Grafiksel olarak oyun, basit ama şiirsel. 2D çizgi film estetiği taşıyor olabilir ama her ekran bir duyguyu çağırıyor. Gri gökyüzüyle sararan ağaçlar, gece lambasının altındaki gölgeler, tren raylarının ötesine geçemeyen karakterler... Bunların her biri, kaybedilmiş bir gençliğin sembolleri. Alec Holowka’nın bestelediği müzikler ise bu görselliği tamamlayan en güçlü unsur. Bazen lo-fi bir gitar tınısı, bazen uzaklardan gelen bir piyano sesi, bazen sadece sessizlik. Özellikle “The Long Fall” parçası, oyunun ruhunu tek başına özetleyebilecek kadar güçlü.

Night in the Woods belki herkese göre değil.

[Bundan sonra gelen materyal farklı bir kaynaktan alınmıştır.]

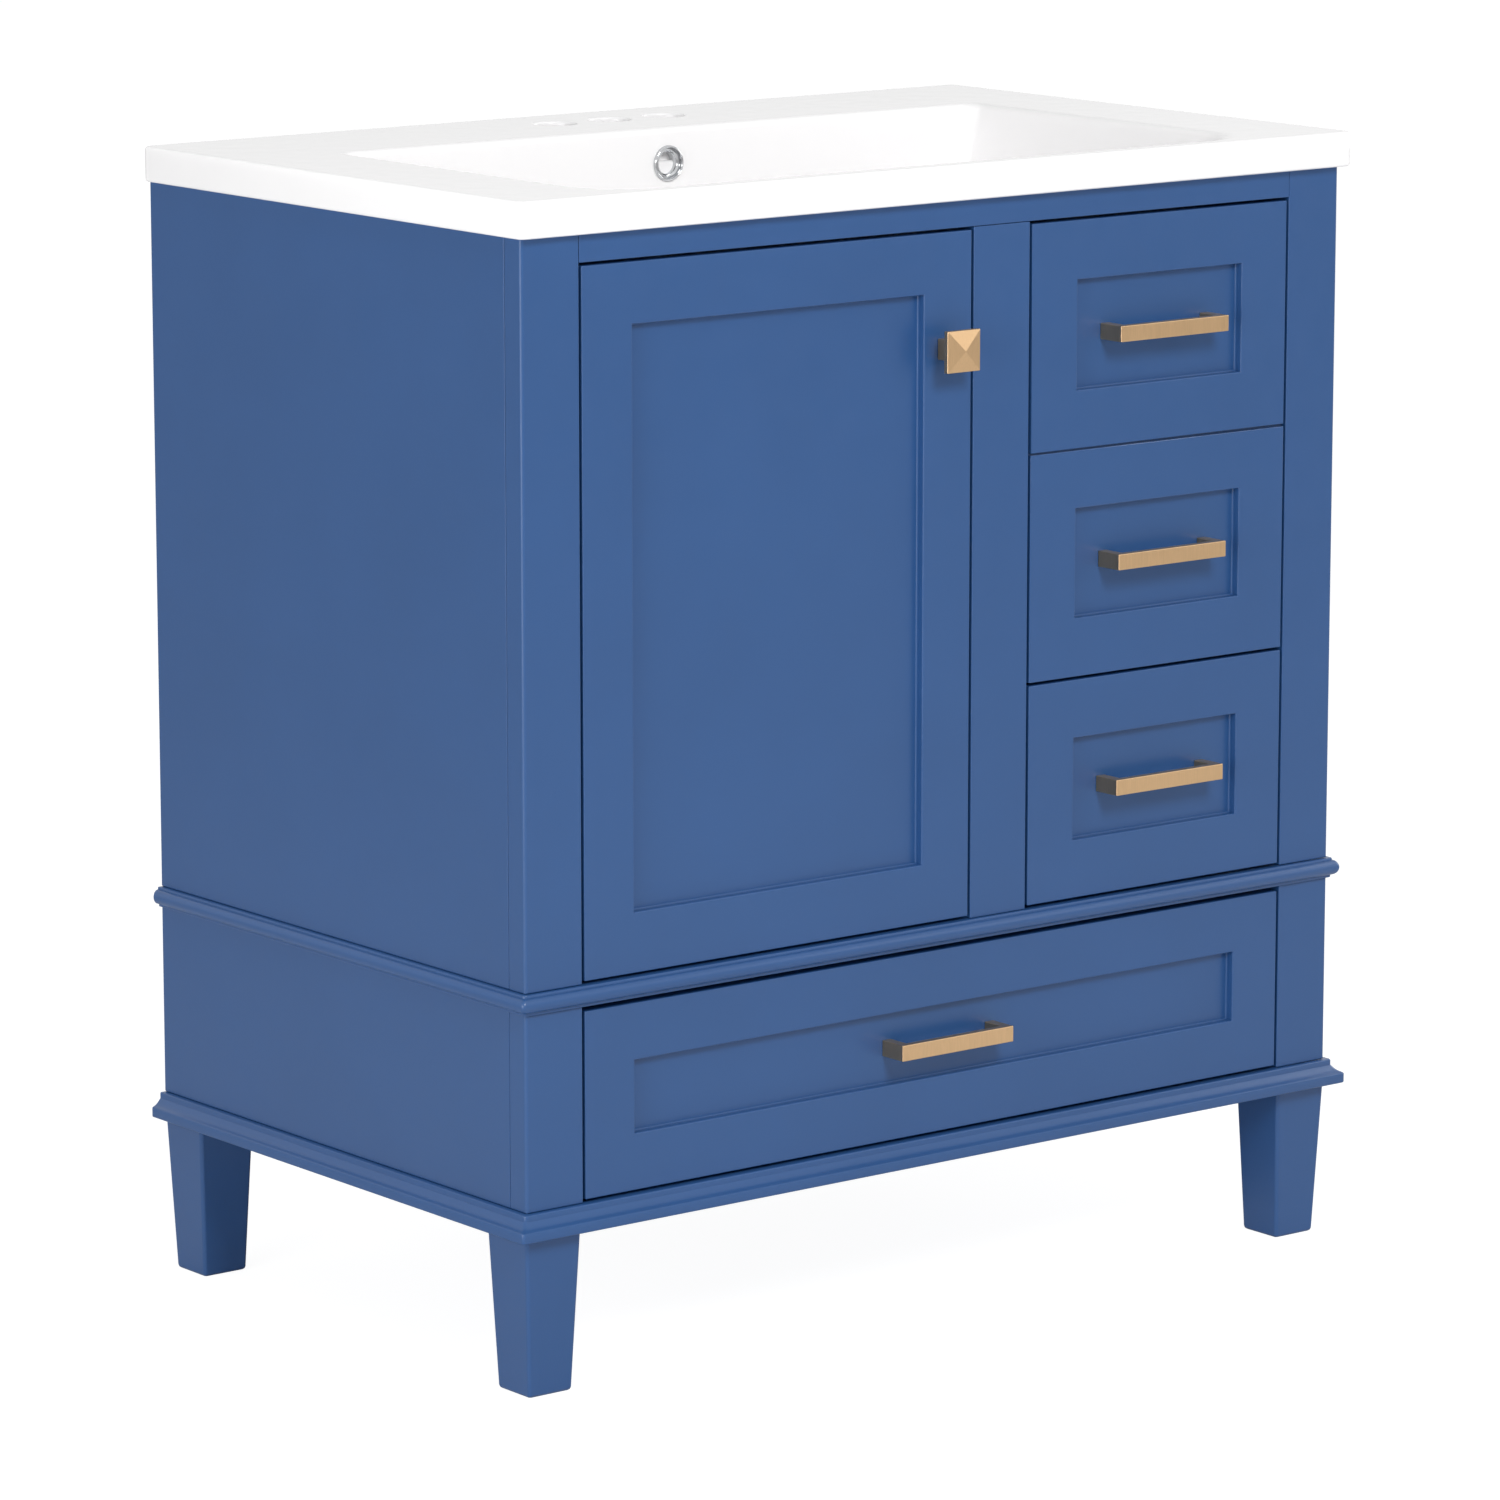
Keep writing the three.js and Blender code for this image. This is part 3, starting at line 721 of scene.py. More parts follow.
class VANITY_OT_inner_boards(bpy.types.Operator):
    """Back panel with its pipe cut-out, partition and packing boards"""

    bl_idname = "vanity.inner_boards"
    bl_label = "Inner Boards"

    cutout_margin = 0.004  # the stated opening stands this far inside the cut-out

    def execute(self, context):
        shapes = context.scene.vanity_shapes
        self.back_panel(shapes)
        board("partition", finish("birch_board", "z", "x"), shapes.joint_arris)
        for place in ("upper", "left", "right"):
            board(f"slide_packing_{place}", finish("birch_board", "y", "x"), shapes.joint_arris)
        return {"FINISHED"}

    def back_panel(self, shapes):
        """A thin panel with a square hole in it."""
        low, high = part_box("back_panel")
        openings = frame["record"]["physics"]["openings"]
        cutout = next(row["box_m"] for row in openings if row["name"] == "plumbing_cutout")
        cut_low, cut_high = (Vector(corner) for corner in cutout)
        margin = self.cutout_margin
        bm = new_mesh()
        outlines = []
        for x0, x1, z0, z1 in (
            (low.x, high.x, low.z, high.z),
            (cut_low.x - margin, cut_high.x + margin, cut_low.z - margin, cut_high.z + margin),
        ):
            around = ((x0, z0), (x1, z0), (x1, z1), (x0, z1))
            corners = [bm.verts.new((x, low.y, z)) for x, z in around]
            outlines += [bm.edges.new((corners[i], corners[(i + 1) % 4])) for i in range(4)]
        faces = bmesh.ops.bridge_loops(bm, edges=outlines)["faces"]
        pushed(bm, faces, (0, high.y - low.y, 0))
        bmesh.ops.recalc_face_normals(bm, faces=bm.faces)
        ease(bm, sharp_edges(bm), shapes.joint_arris)
        piece(bm, "back_panel", finish("blue_paint"))


# Basin top ---------------------------------------------------------------------------------------


def rounded_outline(bm, low, high, z, front_radius, back_radius, steps):
    """Edges of a rectangle with rounded corners, lying flat at a height."""
    others = set(bm.edges)
    middle_y = (low.y + high.y) / 2
    place = Matrix.Translation(((low.x + high.x) / 2, middle_y, z))
    size = Matrix.Diagonal((high.x - low.x, high.y - low.y, 1, 1))
    grid = bmesh.ops.create_grid(bm, x_segments=1, y_segments=1, size=0.5, matrix=place @ size)
    front = [vert for vert in grid["verts"] if vert.co.y < middle_y]
    back = [vert for vert in grid["verts"] if vert.co.y > middle_y]
    for radius, verts in ((front_radius, front), (back_radius, back)):
        bmesh.ops.bevel(
            bm, geom=verts, offset=radius, offset_type="OFFSET", segments=steps, profile=0.5,
            affect="VERTICES", material=-1,
        )
    edges = [edge for edge in bm.edges if edge not in others]
    faces = once(face for edge in edges for face in edge.link_faces)
    bmesh.ops.delete(bm, geom=faces, context="FACES_ONLY")
    return edges


def fit(bm, verts, low, high):
    """Scale and move vertices to fill two corners' box; their height is the low corner's."""
    old_low = Vector([min(vert.co[i] for vert in verts) for i in range(3)])
    old_high = Vector([max(vert.co[i] for vert in verts) for i in range(3)])
    old_centre = (old_low + old_high) / 2
    wider = (high.x - low.x) / (old_high.x - old_low.x)
    deeper = (high.y - low.y) / (old_high.y - old_low.y)
    space = Matrix.Translation(-old_centre)
    bmesh.ops.scale(bm, vec=(wider, deeper, 1), space=space, verts=verts)
    centre = Vector(((low.x + high.x) / 2, (low.y + high.y) / 2, low.z))
    bmesh.ops.translate(bm, vec=centre - old_centre, verts=verts)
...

Kimileri onu durağan, temposuz, “oyun” gibi olmayan bir anlatı olarak görebilir. Ama kimilerimiz için o, kendi gençliğimizi, kendi çıkmazlarımızı, kendi gece yürüyüşlerimizi yansıtan bir aynadır. Bu yüzden Night in the Woods, oyuncudan çok bir insanla konuşuyor gibidir.

Night in the Woods, kaybolmuş gençliğin, boğulmuş umutların ve yavaşça çöken kasaba sessizliklerinin oyunudur. Ama en çok da “iyileşmeye çalışmanın” oyunu. Çünkü bazen hiçbir şeyi düzeltemezsiniz. Ama biriyle oturur, birkaç bira içer, eski bir şaka yaparsınız... ve o an dünyayla yeniden bağ kurarsınız. İşte Night in the Woods, tam olarak bu anların sessiz, kırılgan ve unutulmaz güzelliğini anlatır.